==== Data to process
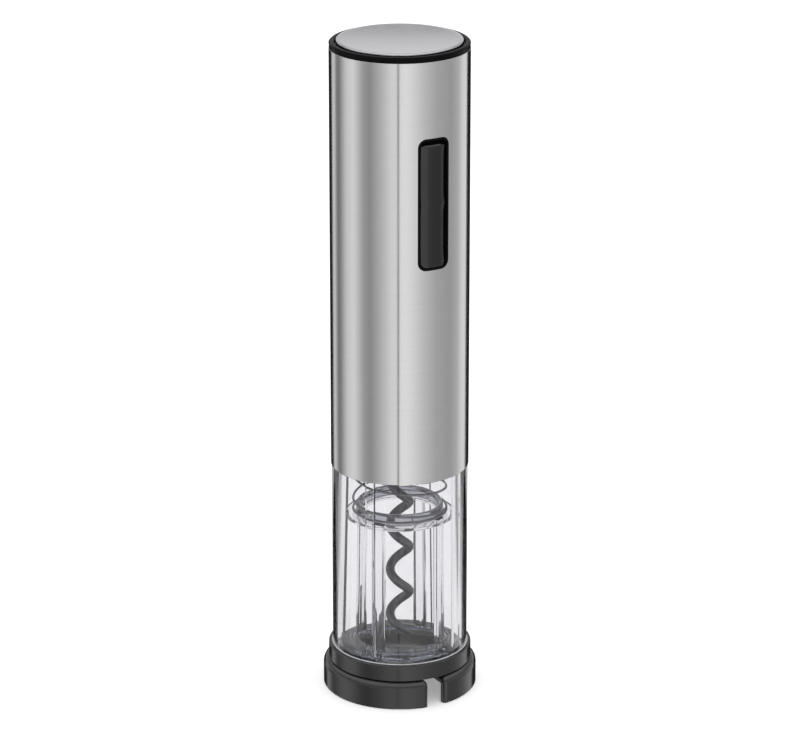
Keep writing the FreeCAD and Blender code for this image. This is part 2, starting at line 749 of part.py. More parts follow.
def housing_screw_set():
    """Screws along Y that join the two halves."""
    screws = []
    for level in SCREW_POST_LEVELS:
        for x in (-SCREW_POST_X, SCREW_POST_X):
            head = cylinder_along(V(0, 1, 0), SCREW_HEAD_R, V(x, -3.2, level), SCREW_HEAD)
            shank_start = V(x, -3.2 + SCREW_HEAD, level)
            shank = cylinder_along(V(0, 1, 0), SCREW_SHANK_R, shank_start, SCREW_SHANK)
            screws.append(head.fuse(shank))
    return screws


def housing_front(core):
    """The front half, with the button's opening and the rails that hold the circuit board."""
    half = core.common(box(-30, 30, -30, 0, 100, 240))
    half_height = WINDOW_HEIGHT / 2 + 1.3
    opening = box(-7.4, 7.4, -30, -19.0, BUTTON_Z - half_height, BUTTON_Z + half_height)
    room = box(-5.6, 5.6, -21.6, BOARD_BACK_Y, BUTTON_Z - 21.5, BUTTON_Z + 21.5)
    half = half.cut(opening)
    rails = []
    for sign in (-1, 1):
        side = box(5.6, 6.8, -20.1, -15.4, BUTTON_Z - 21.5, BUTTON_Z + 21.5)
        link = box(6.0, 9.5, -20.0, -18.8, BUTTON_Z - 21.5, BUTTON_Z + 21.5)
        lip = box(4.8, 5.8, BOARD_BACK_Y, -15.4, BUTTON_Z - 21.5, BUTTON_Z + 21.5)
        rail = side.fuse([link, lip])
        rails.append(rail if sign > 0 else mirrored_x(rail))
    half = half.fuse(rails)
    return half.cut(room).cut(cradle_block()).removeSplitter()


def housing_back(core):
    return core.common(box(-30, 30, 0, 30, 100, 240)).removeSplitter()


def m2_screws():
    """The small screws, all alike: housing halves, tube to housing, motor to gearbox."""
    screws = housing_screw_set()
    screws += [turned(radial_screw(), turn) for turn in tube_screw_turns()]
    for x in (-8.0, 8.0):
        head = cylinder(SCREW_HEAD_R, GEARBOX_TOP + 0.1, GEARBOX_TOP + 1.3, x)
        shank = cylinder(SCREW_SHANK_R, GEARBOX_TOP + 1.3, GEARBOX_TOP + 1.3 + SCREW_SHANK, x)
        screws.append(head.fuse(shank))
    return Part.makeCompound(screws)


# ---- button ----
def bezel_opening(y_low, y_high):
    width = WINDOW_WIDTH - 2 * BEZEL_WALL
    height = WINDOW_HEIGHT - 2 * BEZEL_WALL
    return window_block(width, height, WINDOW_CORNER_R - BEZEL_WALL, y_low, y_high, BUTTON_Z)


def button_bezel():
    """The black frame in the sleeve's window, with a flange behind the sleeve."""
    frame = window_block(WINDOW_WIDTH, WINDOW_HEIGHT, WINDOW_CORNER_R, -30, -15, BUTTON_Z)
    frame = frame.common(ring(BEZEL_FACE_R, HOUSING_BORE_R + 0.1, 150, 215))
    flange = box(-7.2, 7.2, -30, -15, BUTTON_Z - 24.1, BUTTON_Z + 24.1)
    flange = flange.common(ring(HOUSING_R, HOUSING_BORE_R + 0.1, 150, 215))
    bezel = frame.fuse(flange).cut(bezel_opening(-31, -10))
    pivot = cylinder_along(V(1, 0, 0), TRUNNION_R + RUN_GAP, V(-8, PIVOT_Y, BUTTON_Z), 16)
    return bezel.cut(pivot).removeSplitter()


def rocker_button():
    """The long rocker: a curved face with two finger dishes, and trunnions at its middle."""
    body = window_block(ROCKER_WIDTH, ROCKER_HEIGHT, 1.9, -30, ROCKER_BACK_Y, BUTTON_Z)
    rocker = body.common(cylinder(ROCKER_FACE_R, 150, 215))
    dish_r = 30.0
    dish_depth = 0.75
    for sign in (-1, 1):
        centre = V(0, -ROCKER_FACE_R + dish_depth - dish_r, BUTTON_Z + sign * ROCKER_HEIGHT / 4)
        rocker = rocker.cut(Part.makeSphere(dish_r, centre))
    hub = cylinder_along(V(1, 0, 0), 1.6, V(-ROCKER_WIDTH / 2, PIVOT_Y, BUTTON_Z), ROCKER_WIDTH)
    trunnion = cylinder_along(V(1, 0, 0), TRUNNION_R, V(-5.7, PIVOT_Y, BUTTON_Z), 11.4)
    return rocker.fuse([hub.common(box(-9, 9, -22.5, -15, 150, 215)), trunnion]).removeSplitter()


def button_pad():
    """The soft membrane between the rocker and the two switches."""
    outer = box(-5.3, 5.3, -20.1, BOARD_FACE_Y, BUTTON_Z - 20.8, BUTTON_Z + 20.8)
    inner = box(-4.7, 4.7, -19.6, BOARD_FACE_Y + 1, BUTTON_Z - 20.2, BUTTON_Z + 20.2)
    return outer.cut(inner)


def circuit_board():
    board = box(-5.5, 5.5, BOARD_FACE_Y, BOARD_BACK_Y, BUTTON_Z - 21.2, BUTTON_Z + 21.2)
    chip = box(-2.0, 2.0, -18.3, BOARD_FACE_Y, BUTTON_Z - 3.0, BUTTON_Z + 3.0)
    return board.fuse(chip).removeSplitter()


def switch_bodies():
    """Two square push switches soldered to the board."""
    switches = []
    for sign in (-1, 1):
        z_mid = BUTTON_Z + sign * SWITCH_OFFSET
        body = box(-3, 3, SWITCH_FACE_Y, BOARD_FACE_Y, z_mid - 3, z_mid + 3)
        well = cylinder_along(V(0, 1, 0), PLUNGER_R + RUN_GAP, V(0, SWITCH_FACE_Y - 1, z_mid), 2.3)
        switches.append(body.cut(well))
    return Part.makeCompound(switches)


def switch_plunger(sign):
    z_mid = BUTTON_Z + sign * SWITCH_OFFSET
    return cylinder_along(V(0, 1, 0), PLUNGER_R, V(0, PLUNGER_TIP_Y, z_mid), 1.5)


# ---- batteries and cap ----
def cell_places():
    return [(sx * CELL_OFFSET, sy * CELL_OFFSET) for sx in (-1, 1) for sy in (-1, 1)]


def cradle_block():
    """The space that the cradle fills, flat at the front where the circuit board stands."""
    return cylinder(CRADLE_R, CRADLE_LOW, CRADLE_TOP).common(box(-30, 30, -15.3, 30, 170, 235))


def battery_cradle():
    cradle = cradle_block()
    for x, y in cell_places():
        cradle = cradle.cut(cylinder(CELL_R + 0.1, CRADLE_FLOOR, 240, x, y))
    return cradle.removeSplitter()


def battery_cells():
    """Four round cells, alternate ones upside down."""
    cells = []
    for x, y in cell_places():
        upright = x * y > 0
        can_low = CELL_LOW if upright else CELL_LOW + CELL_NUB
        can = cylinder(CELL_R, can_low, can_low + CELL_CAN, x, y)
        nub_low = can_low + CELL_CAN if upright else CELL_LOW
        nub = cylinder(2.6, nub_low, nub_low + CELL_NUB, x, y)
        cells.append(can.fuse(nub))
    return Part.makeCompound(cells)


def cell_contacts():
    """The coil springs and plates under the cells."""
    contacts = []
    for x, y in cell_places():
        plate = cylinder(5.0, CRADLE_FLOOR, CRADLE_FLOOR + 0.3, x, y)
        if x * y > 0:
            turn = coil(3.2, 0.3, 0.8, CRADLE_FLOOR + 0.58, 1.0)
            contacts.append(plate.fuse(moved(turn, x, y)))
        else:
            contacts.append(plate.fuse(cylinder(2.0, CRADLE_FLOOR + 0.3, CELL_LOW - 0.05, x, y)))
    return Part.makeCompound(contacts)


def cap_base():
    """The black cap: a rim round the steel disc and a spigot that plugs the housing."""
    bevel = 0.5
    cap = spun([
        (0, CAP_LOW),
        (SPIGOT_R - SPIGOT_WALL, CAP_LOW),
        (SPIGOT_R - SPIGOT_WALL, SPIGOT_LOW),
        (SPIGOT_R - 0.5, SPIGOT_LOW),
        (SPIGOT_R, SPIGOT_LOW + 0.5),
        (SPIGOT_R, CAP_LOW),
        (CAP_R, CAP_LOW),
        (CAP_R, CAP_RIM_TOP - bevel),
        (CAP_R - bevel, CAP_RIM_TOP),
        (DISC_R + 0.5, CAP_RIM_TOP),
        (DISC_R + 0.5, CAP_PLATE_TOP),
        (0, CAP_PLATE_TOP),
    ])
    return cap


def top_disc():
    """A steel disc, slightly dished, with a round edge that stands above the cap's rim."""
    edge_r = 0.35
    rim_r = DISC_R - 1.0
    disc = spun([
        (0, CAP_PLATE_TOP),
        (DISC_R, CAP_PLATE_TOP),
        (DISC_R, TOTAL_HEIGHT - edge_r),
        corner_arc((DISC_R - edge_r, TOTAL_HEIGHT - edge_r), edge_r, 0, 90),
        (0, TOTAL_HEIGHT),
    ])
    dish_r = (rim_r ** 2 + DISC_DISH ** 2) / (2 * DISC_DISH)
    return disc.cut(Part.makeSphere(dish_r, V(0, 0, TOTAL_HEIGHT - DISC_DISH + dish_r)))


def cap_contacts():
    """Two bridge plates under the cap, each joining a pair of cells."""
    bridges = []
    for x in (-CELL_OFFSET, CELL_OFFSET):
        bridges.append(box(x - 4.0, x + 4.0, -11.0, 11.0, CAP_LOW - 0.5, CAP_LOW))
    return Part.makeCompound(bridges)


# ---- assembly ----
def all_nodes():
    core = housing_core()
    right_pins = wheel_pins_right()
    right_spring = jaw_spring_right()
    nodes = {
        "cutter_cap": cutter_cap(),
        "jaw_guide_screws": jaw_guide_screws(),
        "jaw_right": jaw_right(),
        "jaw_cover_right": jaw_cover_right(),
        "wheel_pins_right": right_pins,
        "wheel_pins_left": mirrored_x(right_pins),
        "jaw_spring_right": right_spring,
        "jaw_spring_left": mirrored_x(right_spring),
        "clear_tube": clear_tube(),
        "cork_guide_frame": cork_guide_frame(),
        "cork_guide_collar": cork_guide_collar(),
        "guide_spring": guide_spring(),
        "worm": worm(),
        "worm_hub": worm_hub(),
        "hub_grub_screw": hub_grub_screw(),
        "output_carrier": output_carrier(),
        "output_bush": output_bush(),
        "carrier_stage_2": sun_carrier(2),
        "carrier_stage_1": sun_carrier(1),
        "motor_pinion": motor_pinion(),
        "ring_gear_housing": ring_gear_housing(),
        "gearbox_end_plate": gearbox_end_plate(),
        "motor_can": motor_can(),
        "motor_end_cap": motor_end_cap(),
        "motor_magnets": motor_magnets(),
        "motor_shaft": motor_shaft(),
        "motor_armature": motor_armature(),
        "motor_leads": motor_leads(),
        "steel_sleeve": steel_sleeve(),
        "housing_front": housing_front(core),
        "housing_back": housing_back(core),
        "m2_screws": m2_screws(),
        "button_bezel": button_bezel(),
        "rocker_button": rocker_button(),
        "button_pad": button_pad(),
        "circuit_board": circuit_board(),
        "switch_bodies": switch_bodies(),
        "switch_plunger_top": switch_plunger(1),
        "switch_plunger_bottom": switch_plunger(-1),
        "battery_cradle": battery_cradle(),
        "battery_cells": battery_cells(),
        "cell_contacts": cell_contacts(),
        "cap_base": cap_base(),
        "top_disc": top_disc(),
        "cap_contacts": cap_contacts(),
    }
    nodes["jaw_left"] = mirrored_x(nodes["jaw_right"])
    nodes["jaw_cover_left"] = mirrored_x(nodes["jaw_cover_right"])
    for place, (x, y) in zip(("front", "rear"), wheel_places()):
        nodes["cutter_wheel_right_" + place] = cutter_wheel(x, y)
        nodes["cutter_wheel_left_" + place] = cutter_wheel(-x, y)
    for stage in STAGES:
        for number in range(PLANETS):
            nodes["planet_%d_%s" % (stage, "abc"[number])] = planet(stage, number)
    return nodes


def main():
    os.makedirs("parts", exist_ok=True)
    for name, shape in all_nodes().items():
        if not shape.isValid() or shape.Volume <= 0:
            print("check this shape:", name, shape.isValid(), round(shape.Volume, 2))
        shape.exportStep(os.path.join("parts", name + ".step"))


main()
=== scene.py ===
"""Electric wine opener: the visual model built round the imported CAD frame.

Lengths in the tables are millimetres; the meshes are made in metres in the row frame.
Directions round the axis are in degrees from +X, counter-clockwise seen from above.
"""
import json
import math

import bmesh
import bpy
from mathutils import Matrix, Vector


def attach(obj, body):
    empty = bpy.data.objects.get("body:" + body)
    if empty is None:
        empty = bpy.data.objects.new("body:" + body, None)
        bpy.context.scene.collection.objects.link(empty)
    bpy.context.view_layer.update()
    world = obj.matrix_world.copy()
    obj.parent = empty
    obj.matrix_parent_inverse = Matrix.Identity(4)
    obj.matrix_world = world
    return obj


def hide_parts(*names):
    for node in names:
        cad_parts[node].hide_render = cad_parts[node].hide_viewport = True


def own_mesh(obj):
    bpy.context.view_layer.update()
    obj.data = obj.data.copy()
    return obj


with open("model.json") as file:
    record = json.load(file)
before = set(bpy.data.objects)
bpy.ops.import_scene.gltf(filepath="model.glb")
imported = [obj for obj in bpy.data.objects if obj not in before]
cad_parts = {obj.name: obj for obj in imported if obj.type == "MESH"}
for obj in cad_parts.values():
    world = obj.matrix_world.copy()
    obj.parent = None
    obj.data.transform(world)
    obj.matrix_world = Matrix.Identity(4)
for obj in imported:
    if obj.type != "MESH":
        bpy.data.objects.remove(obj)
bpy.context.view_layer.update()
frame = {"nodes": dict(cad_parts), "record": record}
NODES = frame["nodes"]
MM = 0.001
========
==== Data to process
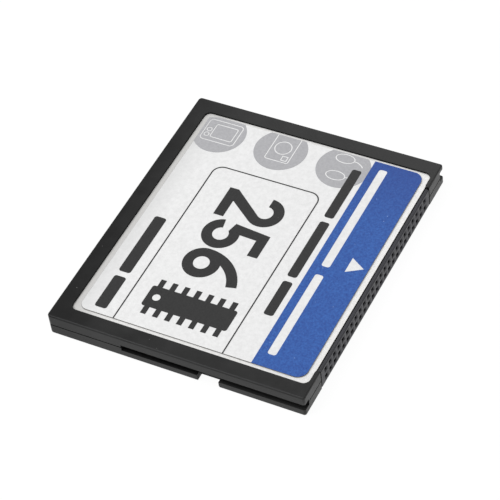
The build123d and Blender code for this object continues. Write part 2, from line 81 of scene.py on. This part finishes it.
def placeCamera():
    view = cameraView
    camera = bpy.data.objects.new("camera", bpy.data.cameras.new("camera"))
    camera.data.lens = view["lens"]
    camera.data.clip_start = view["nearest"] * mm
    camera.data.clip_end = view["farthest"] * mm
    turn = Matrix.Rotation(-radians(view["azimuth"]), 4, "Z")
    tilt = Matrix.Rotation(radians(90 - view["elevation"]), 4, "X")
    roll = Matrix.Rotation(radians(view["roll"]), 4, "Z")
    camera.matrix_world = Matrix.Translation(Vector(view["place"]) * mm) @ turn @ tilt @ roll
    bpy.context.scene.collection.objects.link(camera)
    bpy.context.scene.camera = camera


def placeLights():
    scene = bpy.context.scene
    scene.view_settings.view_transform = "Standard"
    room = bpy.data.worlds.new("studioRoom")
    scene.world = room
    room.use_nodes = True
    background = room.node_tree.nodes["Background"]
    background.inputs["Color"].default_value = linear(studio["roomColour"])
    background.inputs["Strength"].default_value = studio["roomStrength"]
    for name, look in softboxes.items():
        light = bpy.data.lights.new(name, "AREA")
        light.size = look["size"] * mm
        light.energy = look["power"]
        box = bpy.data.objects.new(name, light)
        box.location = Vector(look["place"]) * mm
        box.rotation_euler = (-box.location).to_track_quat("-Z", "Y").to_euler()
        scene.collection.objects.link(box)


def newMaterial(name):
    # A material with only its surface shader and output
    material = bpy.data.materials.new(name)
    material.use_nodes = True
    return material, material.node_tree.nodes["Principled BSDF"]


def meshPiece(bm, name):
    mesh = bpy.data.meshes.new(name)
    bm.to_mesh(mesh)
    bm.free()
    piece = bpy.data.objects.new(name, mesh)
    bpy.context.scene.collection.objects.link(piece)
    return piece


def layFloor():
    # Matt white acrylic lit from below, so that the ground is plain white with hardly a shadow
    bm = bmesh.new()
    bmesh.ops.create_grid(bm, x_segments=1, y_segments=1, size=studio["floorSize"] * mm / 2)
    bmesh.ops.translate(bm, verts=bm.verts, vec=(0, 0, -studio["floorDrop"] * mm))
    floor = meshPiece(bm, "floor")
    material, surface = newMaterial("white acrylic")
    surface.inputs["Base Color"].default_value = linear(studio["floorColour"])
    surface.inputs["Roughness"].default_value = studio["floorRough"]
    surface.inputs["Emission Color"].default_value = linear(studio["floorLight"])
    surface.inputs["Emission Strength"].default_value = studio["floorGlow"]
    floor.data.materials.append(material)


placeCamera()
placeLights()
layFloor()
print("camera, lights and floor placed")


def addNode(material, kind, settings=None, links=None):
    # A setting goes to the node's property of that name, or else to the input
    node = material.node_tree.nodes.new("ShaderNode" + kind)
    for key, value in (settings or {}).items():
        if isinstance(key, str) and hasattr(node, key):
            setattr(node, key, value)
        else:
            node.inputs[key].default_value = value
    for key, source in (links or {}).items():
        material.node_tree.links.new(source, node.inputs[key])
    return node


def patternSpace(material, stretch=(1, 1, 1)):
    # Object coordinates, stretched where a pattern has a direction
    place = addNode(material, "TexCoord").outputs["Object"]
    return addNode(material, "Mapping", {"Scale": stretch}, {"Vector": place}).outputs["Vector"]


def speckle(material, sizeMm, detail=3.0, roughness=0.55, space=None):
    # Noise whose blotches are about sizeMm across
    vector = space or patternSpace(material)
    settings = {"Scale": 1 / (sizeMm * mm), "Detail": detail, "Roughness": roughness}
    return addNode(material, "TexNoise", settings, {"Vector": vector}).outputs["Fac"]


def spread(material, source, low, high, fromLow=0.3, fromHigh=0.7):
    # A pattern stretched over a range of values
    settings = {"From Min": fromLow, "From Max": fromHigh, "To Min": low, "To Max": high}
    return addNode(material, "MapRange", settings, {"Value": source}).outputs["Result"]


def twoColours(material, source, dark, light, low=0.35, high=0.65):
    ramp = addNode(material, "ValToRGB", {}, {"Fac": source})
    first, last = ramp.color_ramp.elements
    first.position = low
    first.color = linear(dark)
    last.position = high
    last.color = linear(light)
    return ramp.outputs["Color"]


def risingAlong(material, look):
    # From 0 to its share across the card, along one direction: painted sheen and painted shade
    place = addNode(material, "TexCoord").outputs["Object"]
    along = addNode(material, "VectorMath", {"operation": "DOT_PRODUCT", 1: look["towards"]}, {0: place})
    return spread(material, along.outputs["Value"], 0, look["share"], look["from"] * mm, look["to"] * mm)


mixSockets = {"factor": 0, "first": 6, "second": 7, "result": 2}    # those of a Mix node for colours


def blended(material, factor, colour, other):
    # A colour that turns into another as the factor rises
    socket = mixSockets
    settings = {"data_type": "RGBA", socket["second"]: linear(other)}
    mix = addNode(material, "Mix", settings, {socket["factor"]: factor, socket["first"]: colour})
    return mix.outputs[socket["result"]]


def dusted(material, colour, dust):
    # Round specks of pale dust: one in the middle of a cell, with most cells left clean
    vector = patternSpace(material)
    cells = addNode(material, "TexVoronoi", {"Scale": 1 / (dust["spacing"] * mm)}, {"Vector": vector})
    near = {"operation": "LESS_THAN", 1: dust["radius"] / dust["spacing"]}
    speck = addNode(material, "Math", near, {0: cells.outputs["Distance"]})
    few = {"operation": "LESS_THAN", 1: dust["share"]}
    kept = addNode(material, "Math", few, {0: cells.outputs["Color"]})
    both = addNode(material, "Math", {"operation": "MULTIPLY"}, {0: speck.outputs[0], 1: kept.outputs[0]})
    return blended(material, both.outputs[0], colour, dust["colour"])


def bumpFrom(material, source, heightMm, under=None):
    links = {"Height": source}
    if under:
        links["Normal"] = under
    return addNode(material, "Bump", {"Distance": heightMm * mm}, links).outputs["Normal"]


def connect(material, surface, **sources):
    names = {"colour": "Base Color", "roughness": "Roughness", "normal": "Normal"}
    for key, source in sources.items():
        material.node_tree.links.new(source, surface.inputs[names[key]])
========
### Problem requirements
Among the records above, extract exactly the lines from the line with "Keep writing the" to the line with "return screws", both lines included, and leave out the rest.

### Problem solution
Keep writing the FreeCAD and Blender code for this image. This is part 2, starting at line 749 of part.py. More parts follow.
def housing_screw_set():
    """Screws along Y that join the two halves."""
    screws = []
    for level in SCREW_POST_LEVELS:
        for x in (-SCREW_POST_X, SCREW_POST_X):
            head = cylinder_along(V(0, 1, 0), SCREW_HEAD_R, V(x, -3.2, level), SCREW_HEAD)
            shank_start = V(x, -3.2 + SCREW_HEAD, level)
            shank = cylinder_along(V(0, 1, 0), SCREW_SHANK_R, shank_start, SCREW_SHANK)
            screws.append(head.fuse(shank))
    return screws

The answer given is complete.